Researcher Josefina Vijil believes all Nicaraguans should make use of their resources and power to put the brakes on this indoctrination imposed by the presidency. The parents, she states, should protest about the direction of the educational center, write letters, collect signatures and denounce this every way they can.
Vijil notes that the official discourse hasn’t resonated with the secondary students, since the reality that Nicaragua is experiencing is undeniable to most all Nicaraguans that are in the country and those outside it.
“The government version is completely ineffective in the face of the reality of your life. [The government’s] big problem is their profound scorn for the people, for people’s capacity to think. For the entire length of their regime, they’ve wanted – just like the Liberal party and other governments – to convert the citizens into their clients, and their rights into special favors, so that people will respond only to them. Ignorance is very functional for this type of regime, and that’s why the quality of education in Nicaragua is so bad,” she said.
Vijil assured that what we need as a country and as citizens is to demand a quality education that allows us not only to develop all our potential and take advantage of all the opportunities that lie in front of us, but also to be the subjects of our own destiny and to make our own decisions.
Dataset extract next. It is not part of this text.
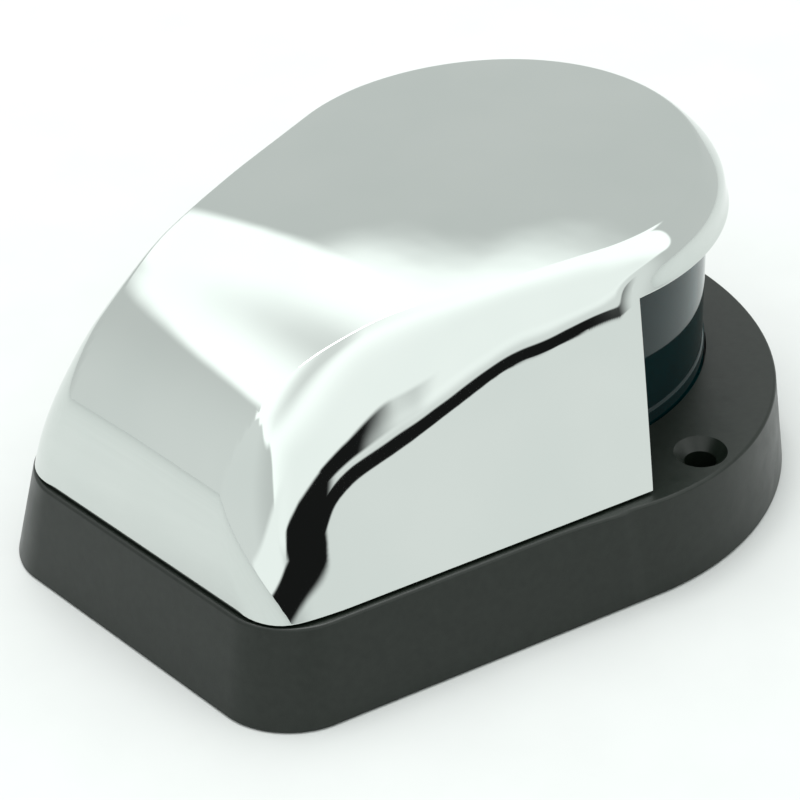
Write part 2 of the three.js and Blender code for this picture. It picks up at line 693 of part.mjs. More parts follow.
COVER_SCREWS.forEach(([x, y], i) => {
  const headZ = COVER_SCREW_SEAT.headZ - GAP;
  place(`cover_screw_${i + 1}`, "steel", makeScrew(COVER_SCREW, x, y, headZ, 1));
});
CARRIER_SCREWS.forEach((y, i) => {
  const headZ = HOOD_FOOT + CARRIER.foot + GAP;
  place(`carrier_screw_${i + 1}`, "steel", makeScrew(CARRIER_SCREW, CARRIER_SCREW.x, y, headZ, -1));
});

export default light;
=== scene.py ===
"""The looks of the bi-colour bow navigation light: a mirror-chromed hood on a black moulded base, with a
red and green drum lens, in a plain pale studio. Shapes are worked out in millimetres."""

import json
import math

import bmesh
import bpy
import numpy as np
from mathutils import Matrix, Vector


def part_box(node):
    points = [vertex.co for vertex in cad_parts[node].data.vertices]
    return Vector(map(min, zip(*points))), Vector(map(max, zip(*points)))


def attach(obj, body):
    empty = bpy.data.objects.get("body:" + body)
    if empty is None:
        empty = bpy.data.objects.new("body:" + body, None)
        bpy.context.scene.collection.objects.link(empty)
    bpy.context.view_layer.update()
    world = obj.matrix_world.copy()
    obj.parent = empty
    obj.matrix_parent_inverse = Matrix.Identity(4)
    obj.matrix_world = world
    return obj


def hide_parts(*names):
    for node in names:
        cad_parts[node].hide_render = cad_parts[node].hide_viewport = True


MM = 0.001
BODY = "root"

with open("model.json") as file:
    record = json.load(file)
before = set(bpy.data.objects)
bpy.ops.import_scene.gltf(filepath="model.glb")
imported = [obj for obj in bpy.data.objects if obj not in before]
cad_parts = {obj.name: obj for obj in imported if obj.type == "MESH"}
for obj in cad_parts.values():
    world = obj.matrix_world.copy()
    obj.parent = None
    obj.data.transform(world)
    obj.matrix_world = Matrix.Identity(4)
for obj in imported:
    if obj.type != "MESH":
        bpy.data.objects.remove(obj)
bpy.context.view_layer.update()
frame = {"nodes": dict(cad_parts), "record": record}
nodes = frame["nodes"]

# ---------------------------------------------------------------- dimensions, in millimetres

BASE_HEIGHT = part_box("base")[1].z / MM
NOSE = {"x": 11.3, "along_x": 40.5, "along_y": 44.5}
STERN = {"x": -51.8, "half_width": 28.4, "corner": 8.1, "slope": 0.2772}
TOP_NOSE = {"x": 13.0, "along_x": 37.0, "along_y": 42.8}
TOP_STERN = {"x": -48.3, "half_width": 26.3, "corner": 7.6, "slope": 0.2735}
SIDES_END = {"foot": 1.4, "top": -2.4}
TOP_BLEND = 2.5
TOP_EDGE = 0.4
FOOT_BEVEL = 0.25
BASE_WALL = 3.0
CEILING = BASE_HEIGHT - 2.5

HOOD_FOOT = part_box("cover")[0].z / MM
HOOD_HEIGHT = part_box("cover")[1].z / MM
HOOD_WALL = 2.0
HOOD_LEAN = math.radians(22.2)
HOOD_STERN_X = -47.6
HOOD_CREST_X = -15.0
HOOD_BACK = {"along": 2.25, "up": 2.5}
HOOD_SIDE = {"x": 3.9, "half_width": 39.8, "slope": 0.2735}
CROWN_ACROSS = 0.0013
# How far the rounded edge reaches down the side and over the roof, at stations along the hood.
EDGE_STATIONS = [
    {"x": -47.6, "down": 5.0, "over": 5.2},
    {"x": -38.0, "down": 12.5, "over": 3.0},
    {"x": -24.0, "down": 20.0, "over": 1.8},
    {"x": -6.0, "down": 11.5, "over": 1.2},
    {"x": 6.0, "down": 9.0, "over": 1.2},
    {"x": 20.0, "down": 4.0, "over": 1.3},
]
INNER_EDGE = 0.5  # the least rounding left inside the wall
RIM_SWELL = {"out": 0.6, "start_x": 4.0, "full_x": 20.0}
VISOR_UNDERSIDE = 36.0
MOUTH = {"foot": 3.9, "lean": 0.28}
HOOD_CENTRE = np.array([-2.7, 0.0, HOOD_FOOT])
PLATE_EDGE = 0.22  # rounding of the hood's cut edges
SKIN_ROWS = {"outer": 130, "inner": 40}
FINE_ROWS = 420  # trial rows from which the skin's rows are spaced
LAST_ELEVATION = math.radians(89.6)  # of the last row below the crest
ARC_STEPS = 150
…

“The educational process should give you the instruments to think, process information and come to your own conclusions. We already know that there isn’t just one truth in the world; the truth is relative. Each individual constructs their own form of thought, but they construct it based on the development of routines for processing thought. We citizens are autonomous and independent and don’t need to be managed by anyone. We’re independent and autonomous citizens, who make our own decisions,” the specialist concluded.